** begin Information supplied **
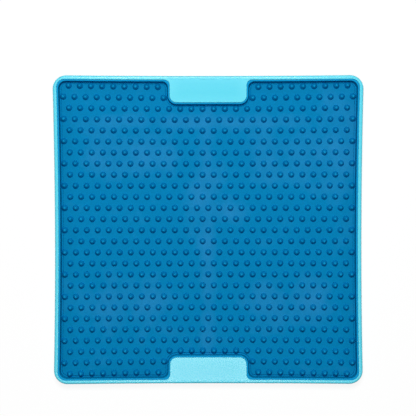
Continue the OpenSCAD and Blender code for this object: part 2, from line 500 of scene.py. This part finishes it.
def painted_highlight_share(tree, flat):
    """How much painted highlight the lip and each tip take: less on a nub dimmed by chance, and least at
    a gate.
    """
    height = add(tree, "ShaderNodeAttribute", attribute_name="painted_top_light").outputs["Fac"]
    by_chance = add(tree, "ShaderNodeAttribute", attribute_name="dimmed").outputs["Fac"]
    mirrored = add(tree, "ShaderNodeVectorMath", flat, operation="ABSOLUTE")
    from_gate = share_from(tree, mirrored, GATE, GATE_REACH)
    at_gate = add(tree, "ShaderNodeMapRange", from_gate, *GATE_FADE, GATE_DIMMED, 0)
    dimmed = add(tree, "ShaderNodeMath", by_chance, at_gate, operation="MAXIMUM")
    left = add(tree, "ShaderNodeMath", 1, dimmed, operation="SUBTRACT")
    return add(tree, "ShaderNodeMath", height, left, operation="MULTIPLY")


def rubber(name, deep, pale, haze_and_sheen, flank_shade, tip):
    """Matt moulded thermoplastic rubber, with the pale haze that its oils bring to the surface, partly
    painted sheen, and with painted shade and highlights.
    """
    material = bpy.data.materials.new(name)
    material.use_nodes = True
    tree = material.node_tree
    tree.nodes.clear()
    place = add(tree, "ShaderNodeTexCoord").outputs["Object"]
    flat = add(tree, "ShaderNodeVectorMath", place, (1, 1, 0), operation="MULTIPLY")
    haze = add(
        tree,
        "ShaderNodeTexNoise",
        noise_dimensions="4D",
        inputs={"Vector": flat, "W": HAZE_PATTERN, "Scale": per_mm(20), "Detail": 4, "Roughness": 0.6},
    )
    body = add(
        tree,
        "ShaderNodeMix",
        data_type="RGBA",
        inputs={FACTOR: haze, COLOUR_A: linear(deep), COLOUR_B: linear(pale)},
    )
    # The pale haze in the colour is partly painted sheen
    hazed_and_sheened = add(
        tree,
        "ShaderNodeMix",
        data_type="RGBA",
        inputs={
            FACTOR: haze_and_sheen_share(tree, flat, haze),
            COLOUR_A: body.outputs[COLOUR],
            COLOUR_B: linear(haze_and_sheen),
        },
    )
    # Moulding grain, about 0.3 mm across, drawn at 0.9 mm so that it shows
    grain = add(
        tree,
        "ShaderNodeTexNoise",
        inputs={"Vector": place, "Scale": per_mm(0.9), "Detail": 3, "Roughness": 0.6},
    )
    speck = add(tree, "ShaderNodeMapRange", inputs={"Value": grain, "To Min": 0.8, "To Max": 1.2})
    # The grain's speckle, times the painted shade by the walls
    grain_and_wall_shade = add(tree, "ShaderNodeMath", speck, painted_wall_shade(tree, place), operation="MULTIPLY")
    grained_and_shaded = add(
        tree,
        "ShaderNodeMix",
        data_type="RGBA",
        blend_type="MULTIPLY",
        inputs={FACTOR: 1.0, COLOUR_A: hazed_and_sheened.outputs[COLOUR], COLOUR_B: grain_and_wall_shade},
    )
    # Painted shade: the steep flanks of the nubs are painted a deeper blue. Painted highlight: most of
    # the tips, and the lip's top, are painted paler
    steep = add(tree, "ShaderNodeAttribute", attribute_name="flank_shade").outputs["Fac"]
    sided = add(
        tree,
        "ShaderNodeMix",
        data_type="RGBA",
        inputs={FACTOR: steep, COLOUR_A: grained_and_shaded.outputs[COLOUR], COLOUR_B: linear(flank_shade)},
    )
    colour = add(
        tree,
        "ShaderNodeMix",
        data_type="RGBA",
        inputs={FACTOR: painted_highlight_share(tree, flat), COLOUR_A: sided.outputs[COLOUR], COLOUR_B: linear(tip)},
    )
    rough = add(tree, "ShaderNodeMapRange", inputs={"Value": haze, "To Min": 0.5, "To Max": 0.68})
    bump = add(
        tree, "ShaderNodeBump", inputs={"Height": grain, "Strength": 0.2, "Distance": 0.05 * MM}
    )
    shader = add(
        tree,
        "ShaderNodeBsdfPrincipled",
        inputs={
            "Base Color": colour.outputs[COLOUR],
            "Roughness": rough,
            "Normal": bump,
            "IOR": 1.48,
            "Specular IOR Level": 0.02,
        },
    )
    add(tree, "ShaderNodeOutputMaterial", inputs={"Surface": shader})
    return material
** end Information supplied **
Problem requirements ▸
Please reproduce every line of the material word for word.

Written answer ▸
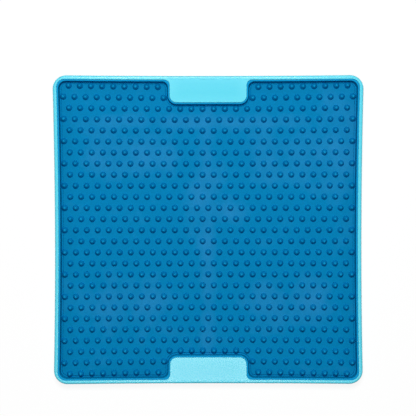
Continue the OpenSCAD and Blender code for this object: part 2, from line 500 of scene.py. This part finishes it.
def painted_highlight_share(tree, flat):
    """How much painted highlight the lip and each tip take: less on a nub dimmed by chance, and least at
    a gate.
    """
    height = add(tree, "ShaderNodeAttribute", attribute_name="painted_top_light").outputs["Fac"]
    by_chance = add(tree, "ShaderNodeAttribute", attribute_name="dimmed").outputs["Fac"]
    mirrored = add(tree, "ShaderNodeVectorMath", flat, operation="ABSOLUTE")
    from_gate = share_from(tree, mirrored, GATE, GATE_REACH)
    at_gate = add(tree, "ShaderNodeMapRange", from_gate, *GATE_FADE, GATE_DIMMED, 0)
    dimmed = add(tree, "ShaderNodeMath", by_chance, at_gate, operation="MAXIMUM")
    left = add(tree, "ShaderNodeMath", 1, dimmed, operation="SUBTRACT")
    return add(tree, "ShaderNodeMath", height, left, operation="MULTIPLY")


def rubber(name, deep, pale, haze_and_sheen, flank_shade, tip):
    """Matt moulded thermoplastic rubber, with the pale haze that its oils bring to the surface, partly
    painted sheen, and with painted shade and highlights.
    """
    material = bpy.data.materials.new(name)
    material.use_nodes = True
    tree = material.node_tree
    tree.nodes.clear()
    place = add(tree, "ShaderNodeTexCoord").outputs["Object"]
    flat = add(tree, "ShaderNodeVectorMath", place, (1, 1, 0), operation="MULTIPLY")
    haze = add(
        tree,
        "ShaderNodeTexNoise",
        noise_dimensions="4D",
        inputs={"Vector": flat, "W": HAZE_PATTERN, "Scale": per_mm(20), "Detail": 4, "Roughness": 0.6},
    )
    body = add(
        tree,
        "ShaderNodeMix",
        data_type="RGBA",
        inputs={FACTOR: haze, COLOUR_A: linear(deep), COLOUR_B: linear(pale)},
    )
    # The pale haze in the colour is partly painted sheen
    hazed_and_sheened = add(
        tree,
        "ShaderNodeMix",
        data_type="RGBA",
        inputs={
            FACTOR: haze_and_sheen_share(tree, flat, haze),
            COLOUR_A: body.outputs[COLOUR],
            COLOUR_B: linear(haze_and_sheen),
        },
    )
    # Moulding grain, about 0.3 mm across, drawn at 0.9 mm so that it shows
    grain = add(
        tree,
        "ShaderNodeTexNoise",
        inputs={"Vector": place, "Scale": per_mm(0.9), "Detail": 3, "Roughness": 0.6},
    )
    speck = add(tree, "ShaderNodeMapRange", inputs={"Value": grain, "To Min": 0.8, "To Max": 1.2})
    # The grain's speckle, times the painted shade by the walls
    grain_and_wall_shade = add(tree, "ShaderNodeMath", speck, painted_wall_shade(tree, place), operation="MULTIPLY")
    grained_and_shaded = add(
        tree,
        "ShaderNodeMix",
        data_type="RGBA",
        blend_type="MULTIPLY",
        inputs={FACTOR: 1.0, COLOUR_A: hazed_and_sheened.outputs[COLOUR], COLOUR_B: grain_and_wall_shade},
    )
    # Painted shade: the steep flanks of the nubs are painted a deeper blue. Painted highlight: most of
    # the tips, and the lip's top, are painted paler
    steep = add(tree, "ShaderNodeAttribute", attribute_name="flank_shade").outputs["Fac"]
    sided = add(
        tree,
        "ShaderNodeMix",
        data_type="RGBA",
        inputs={FACTOR: steep, COLOUR_A: grained_and_shaded.outputs[COLOUR], COLOUR_B: linear(flank_shade)},
    )
    colour = add(
        tree,
        "ShaderNodeMix",
        data_type="RGBA",
        inputs={FACTOR: painted_highlight_share(tree, flat), COLOUR_A: sided.outputs[COLOUR], COLOUR_B: linear(tip)},
    )
    rough = add(tree, "ShaderNodeMapRange", inputs={"Value": haze, "To Min": 0.5, "To Max": 0.68})
    bump = add(
        tree, "ShaderNodeBump", inputs={"Height": grain, "Strength": 0.2, "Distance": 0.05 * MM}
    )
    shader = add(
        tree,
        "ShaderNodeBsdfPrincipled",
        inputs={
            "Base Color": colour.outputs[COLOUR],
            "Roughness": rough,
            "Normal": bump,
            "IOR": 1.48,
            "Specular IOR Level": 0.02,
        },
    )
    add(tree, "ShaderNodeOutputMaterial", inputs={"Surface": shader})
    return material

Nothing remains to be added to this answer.